Large Weston Room
Hung by Eileen Cooper, this room celebrates the exceptional power and range of print-making today. Cooper’s own woodcuts are lively figurative images of bathing figures. But she responds to many other approaches. At one extreme, the room includes highly detailed, traditional pencil drawings of a bull and a horse. Michael Landy’s prints, which concentrate on plants and human faces, are more simplified and rely on linear contour alone.
Paula Rego’s image of a woman adrift in a coracle reasserts an emphasis on flesh-and-blood figuration. And Louise Bourgeois contributes a small drypoint and engraving of a baby and a butterfly enjoying a state of amiable - albeit vulnerable - co-existence.

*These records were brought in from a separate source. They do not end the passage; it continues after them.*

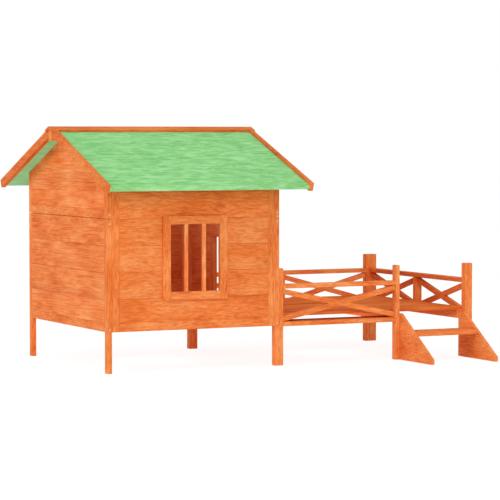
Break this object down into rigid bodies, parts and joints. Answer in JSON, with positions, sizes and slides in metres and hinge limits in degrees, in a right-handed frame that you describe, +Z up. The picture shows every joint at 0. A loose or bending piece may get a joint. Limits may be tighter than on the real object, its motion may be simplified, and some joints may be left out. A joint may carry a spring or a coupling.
{
  "type": "dog house",
  "caption": "Raised timber dog house with a gabled felt roof, barred window and open doorway onto a fenced porch with a step.",
  "frame": {"origin": "on the ground under the centre of the box round the whole product", "axes": "+X along the ridge from the closed gable to the porch, +Y from the window wall to the back wall, +Z up"},
  "size_m": [1.894, 1.373, 1.05],
  "materials": {
    "stained_pine_board": "orange-brown stained tongue-and-groove pine, satin",
    "stained_pine_planed": "orange-brown stained planed pine battens, satin",
    "mineral_felt": "pale green mineral-faced roofing felt, matt",
    "green_roof_board": "roof board with a green underside, matt"
  },
  "bodies": {
    "root": {"back_wall_battens": "stained_pine_planed", "back_wall_bottom_rail": "stained_pine_planed", "back_wall_planks": "stained_pine_board", "barge_board_left_front": "stained_pine_planed", "barge_board_left_rear": "stained_pine_planed", "barge_board_right_front": "stained_pine_planed", "barge_board_right_rear": "stained_pine_planed", "deck_boards": "stained_pine_board", "deck_ledgers": "stained_pine_board", "door_head_plank": "stained_pine_board", "door_jambs": "stained_pine_planed", "door_planks_front": "stained_pine_board", "door_planks_rear": "stained_pine_board", "floor_boards": "stained_pine_board", "floor_joists": "stained_pine_planed", "front_planks_above_window": "stained_pine_board", "front_planks_below_window": "stained_pine_board", "front_planks_beside_window": "stained_pine_board", "front_wall_battens": "stained_pine_planed", "front_wall_bottom_rail": "stained_pine_planed", "left_gable_planks": "stained_pine_board", "left_gable_posts": "stained_pine_planed", "left_gable_rails": "stained_pine_planed", "left_gable_top_planks": "stained_pine_board", "leg_front_left": "stained_pine_planed", "leg_front_right": "stained_pine_planed", "leg_rear_left": "stained_pine_planed", "leg_rear_right": "stained_pine_planed", "porch_back_braces": "stained_pine_planed", "porch_back_rails": "stained_pine_planed", "porch_end_braces": "stained_pine_planed", "porch_end_rails": "stained_pine_planed", "porch_front_braces": "stained_pine_planed", "porch_front_rails": "stained_pine_planed", "porch_post_back_end": "stained_pine_planed", "porch_post_back_middle": "stained_pine_planed", "porch_post_corner_front": "stained_pine_planed", "porch_post_corner_rear": "stained_pine_planed", "porch_post_end_middle": "stained_pine_planed", "porch_post_house_front": "stained_pine_planed", "porch_post_house_rear": "stained_pine_planed", "porch_post_step": "stained_pine_planed", "ridge_beam": "stained_pine_planed", "ridge_board_front": "stained_pine_planed", "ridge_board_rear": "stained_pine_planed", "right_gable_posts": "stained_pine_planed", "right_gable_rails": "stained_pine_planed", "right_gable_top_planks": "stained_pine_board", "roof_boards_front": "green_roof_board", "roof_boards_rear": "green_roof_board", "roof_felt_front": "mineral_felt", "roof_felt_rear": "mineral_felt", "step_cheek_left": "stained_pine_board", "step_cheek_right": "stained_pine_board", "step_tread": "stained_pine_board", "window_bars": "stained_pine_planed", "window_head": "stained_pine_planed", "window_sill": "stained_pine_planed", "window_stile_left": "stained_pine_planed", "window_stile_right": "stained_pine_planed"}
  },
  "joints": []
}
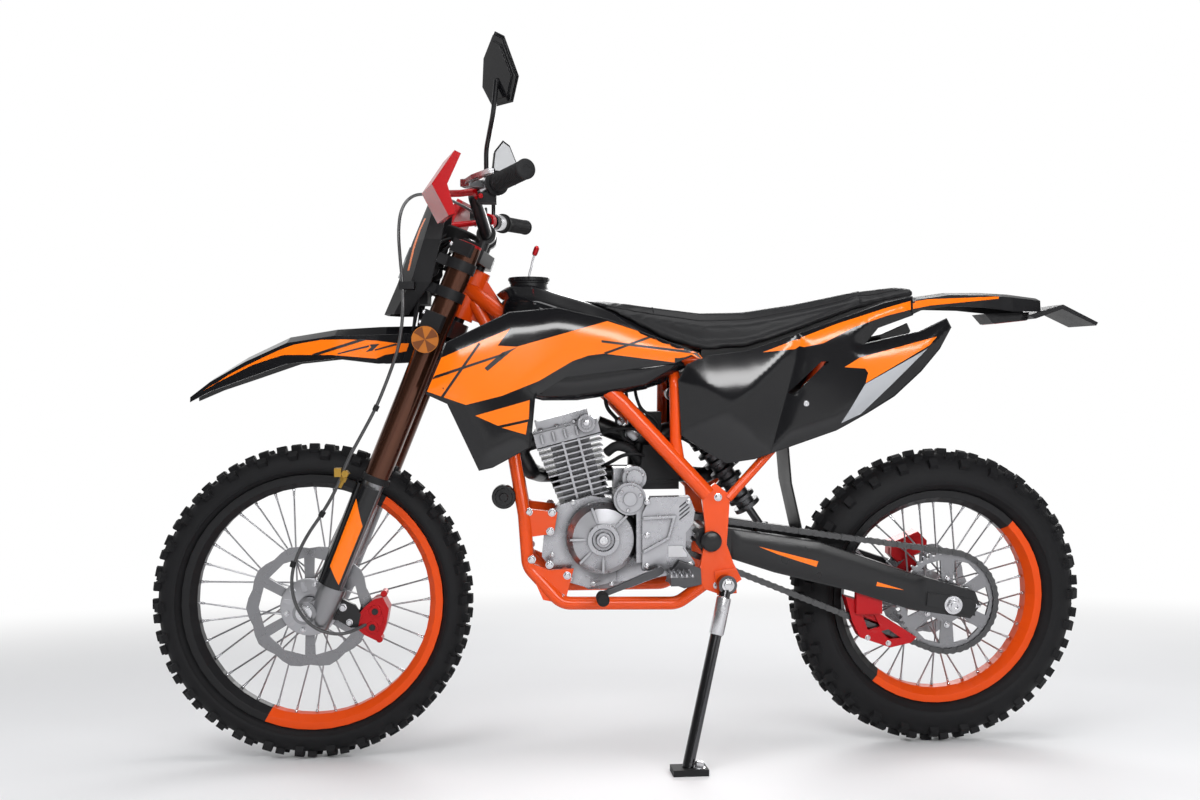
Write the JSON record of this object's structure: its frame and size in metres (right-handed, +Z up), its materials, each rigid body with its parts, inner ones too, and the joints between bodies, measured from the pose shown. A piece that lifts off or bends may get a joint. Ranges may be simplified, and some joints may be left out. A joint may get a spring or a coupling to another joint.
{
  "type": "dirt bike",
  "caption": "Off-road motorcycle with knobbly tyres, an upside-down fork, an air-cooled single in a tube frame, a chain drive and a side stand.",
  "frame": {"origin": "the middle of the outline, on the ground", "axes": "+X to the rear of the bike, +Y to the rider's right, +Z up; the bike leans to -Y on its side stand"},
  "size_m": [2.0988, 0.8468, 1.4654],
  "materials": {
    "alloy": "satin",
    "amber": "gloss",
    "black_metal": "satin",
    "black_plastic": "gloss",
    "bronze": "satin",
    "clear_lens": "gloss",
    "dark_steel": "satin",
    "matte_black": "matte",
    "orange_frame": "gloss",
    "orange_plastic": "gloss",
    "orange_rim": "gloss",
    "red_metal": "gloss",
    "red_plastic": "gloss",
    "rubber": "matte",
    "seat_cover": "satin",
    "steel": "satin",
    "tyre": "matte"
  },
  "bodies": {
    "chassis": {"head_tube": "orange_frame", "main_spars": "orange_frame", "swingarm": "black_metal", "shock_absorber": "black_metal", "rear_axle": "steel", "chain": "dark_steel", "crankcase": "alloy", "cradle": "orange_frame", "cylinder": "alloy", "cylinder_head": "alloy", "carburettor": "black_metal", "airbox": "matte_black", "exhaust": "black_metal", "fuel_tank": "black_plastic", "fuel_cap": "matte_black", "seat": "seat_cover", "shrouds": "orange_plastic", "rear_fender": "black_plastic", "tail_lamp": "matte_black", "subframe": "orange_frame", "side_panels": "black_plastic", "foot_controls": "steel", "rear_caliper": "red_metal", "chain_guide": "red_plastic"},
    "steering": {"fork_tubes": "bronze", "fork_legs": "dark_steel", "fork_guards": "black_plastic", "front_axle": "steel", "handlebar": "black_metal", "fork_clamps": "black_metal", "grips": "rubber", "levers": "alloy", "mirrors": "black_plastic", "hand_guards": "red_plastic", "headlight_mask": "black_plastic", "headlight": "clear_lens", "front_fender": "black_plastic", "front_caliper": "red_metal", "brake_hose": "rubber", "fork_reflectors": "amber"},
    "front_wheel": {"front_tyre": "tyre", "front_rim": "orange_rim", "front_hub": "alloy", "front_disc": "steel"},
    "rear_wheel": {"rear_tyre": "tyre", "rear_rim": "orange_rim", "rear_hub": "alloy", "rear_disc": "steel", "rear_sprocket": "steel"},
    "side_stand": {"side_stand": "steel"}
  },
  "joints": [
    {"name": "steering_head", "type": "hinge", "parent": "chassis", "child": "steering", "pos_m": [-0.36505, 0.02732, 1.01011], "axis": [0.3746, -0.129, 0.9182], "range_deg": [-42, 42]},
    {"name": "front_wheel_spin", "type": "hinge", "parent": "steering", "child": "front_wheel", "pos_m": [-0.70256, 0.12092, 0.34411], "axis": [0, 0.9903, 0.1392], "continuous": true},
    {"name": "rear_wheel_spin", "type": "hinge", "parent": "chassis", "child": "rear_wheel", "pos_m": [0.69744, 0.12231, 0.33421], "axis": [0, 0.9903, 0.1392], "continuous": true},
    {"name": "side_stand_hinge", "type": "hinge", "parent": "chassis", "child": "side_stand", "pos_m": [0.18644, -0.03323, 0.37395], "axis": [0.0791, -0.9944, -0.0705], "range_deg": [0, 114.4]}
  ]
}
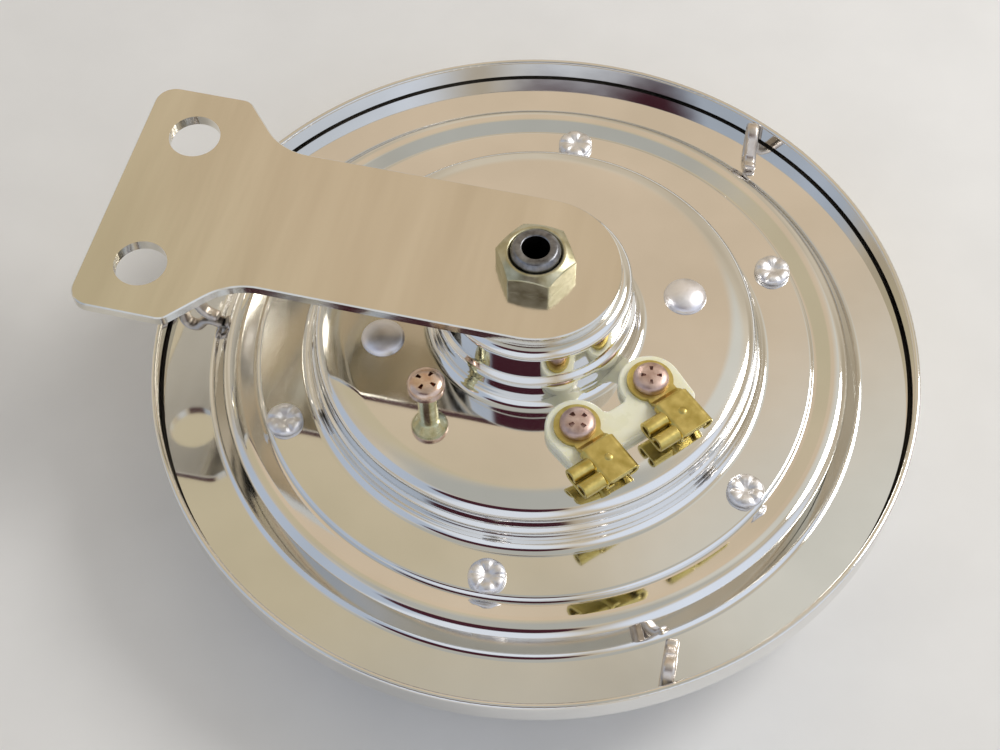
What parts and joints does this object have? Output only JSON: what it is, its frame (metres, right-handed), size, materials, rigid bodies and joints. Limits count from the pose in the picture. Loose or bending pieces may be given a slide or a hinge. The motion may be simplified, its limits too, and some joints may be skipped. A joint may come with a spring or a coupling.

Chris Orr RA, Black Dog at Tower Bridge. Paper cut relief Photo: John Bodkin
Chris Orr’s exhibits vary widely in style, from a very detailed etching to a paper cut relief called Black Dog at Tower Bridge. Anthony Green displays a vigour worthy of George Grosz in his etching and inkjet print of Autumn Love. As for Gail Brodholt, her linocut Metroland recalls the inter-war years when Claude Flightmade his dynamic prints of travellers on the London Underground. Bill Jacklin’s monotype, catching the urgency of pedestrians crossing an urban square in a storm, is closely related to his paintings of similar themes. And Tracey Emin’s Space Monkey marks the triumphant moment when ‘we have lift off’.
But everyone distraught by credit-crunch life might find particular comfort in Liz Collini’s print, which insists in large letters that it really doesn’t matter at all.